The store lived up to its “No. 1” tag. In the 1980s and 1990s, it earned fame as “the largest shopping mall” and made top-selling records among all Chinese department stores for more than a decade. In 1993, the No. 1 store was listed on the Shanghai Stock Exchange. In 2008, the store grew further by building an adjacent new building.
In June 2017, the No. 1 store closed its door for the first time for redevelopment. The highlight of the refurnishing plan is a glass dome and a gallery in the air which connects with the Sun Sun Co, the annex building and the adjacent Oriental Department Store. The glass dome is scheduled to open later this year. The idea is to turn the traditional No. 1 department store to a modern 120,000-square-meter shopping center comprising three old and new buildings.
“With strong competition from modern shopping malls, we want to win more young consumers through this redevelopment that will add old Shanghai elements into the interior design, such as alleyway houses and plane trees,” says Zhuang Qian, deputy CEO of Shanghai No. 1 Shopping Center.
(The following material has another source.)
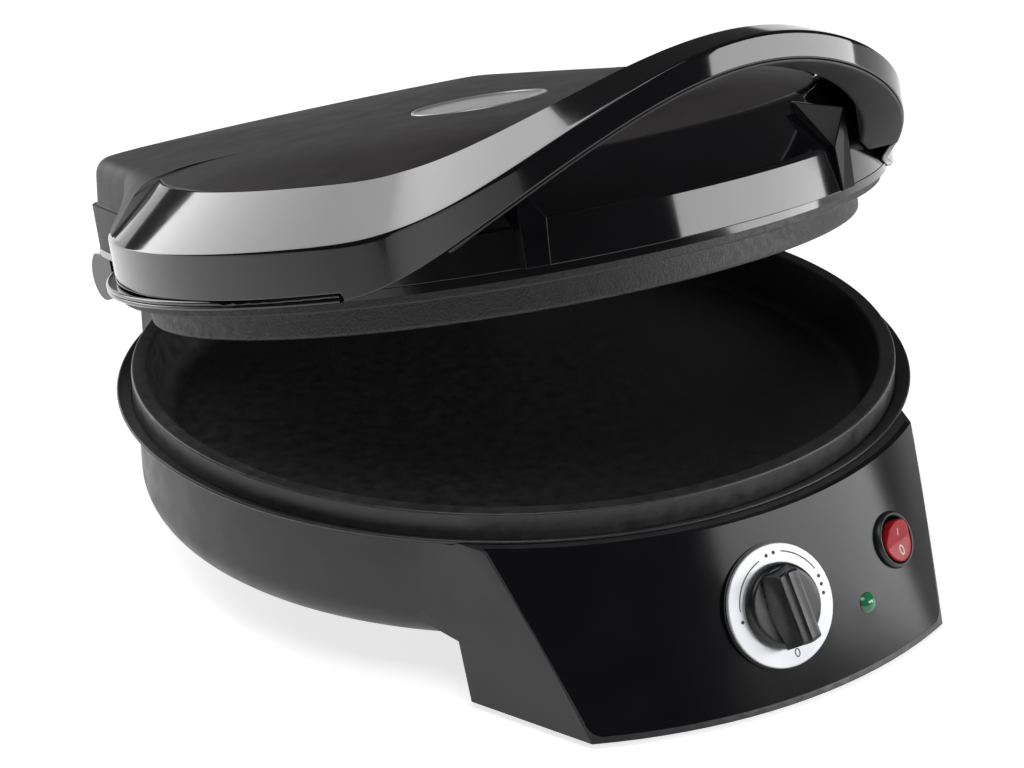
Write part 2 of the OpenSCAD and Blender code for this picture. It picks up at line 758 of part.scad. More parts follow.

Lu Hongbing, the shopping center’s office director, found the project did bring in younger customers to the 82-year-old No. 1 store when it reopened last month.
“We have well-known cosmetics counters and trendy cafes and tea houses that appeal to young customers. The idea is to let them enjoy and experience the place. The project has restored the original grand columns, and the newly added LED lights bring out the beauty the facade,” says Lu, who has worked at the store since 1993.
Colorful posts hype the new motto: “Same place, new joys.” Efforts are being made to turn the 1936 building again into a “big and new” store in a new era on Nanjing Road.
Today: Shanghai No. 1 Shopping Center
Yesterday: The Sun Department Store
Date of construction: 1936
Architect: Messrs Kwan, Chu and Yang
Address: 830 Nanjing Rd E.
Tips: The store is holding an exhibition themed on old Shanghai on the seventh floor that includes old Shanghai products and interactive traditional games that were popular in local alleyway houses.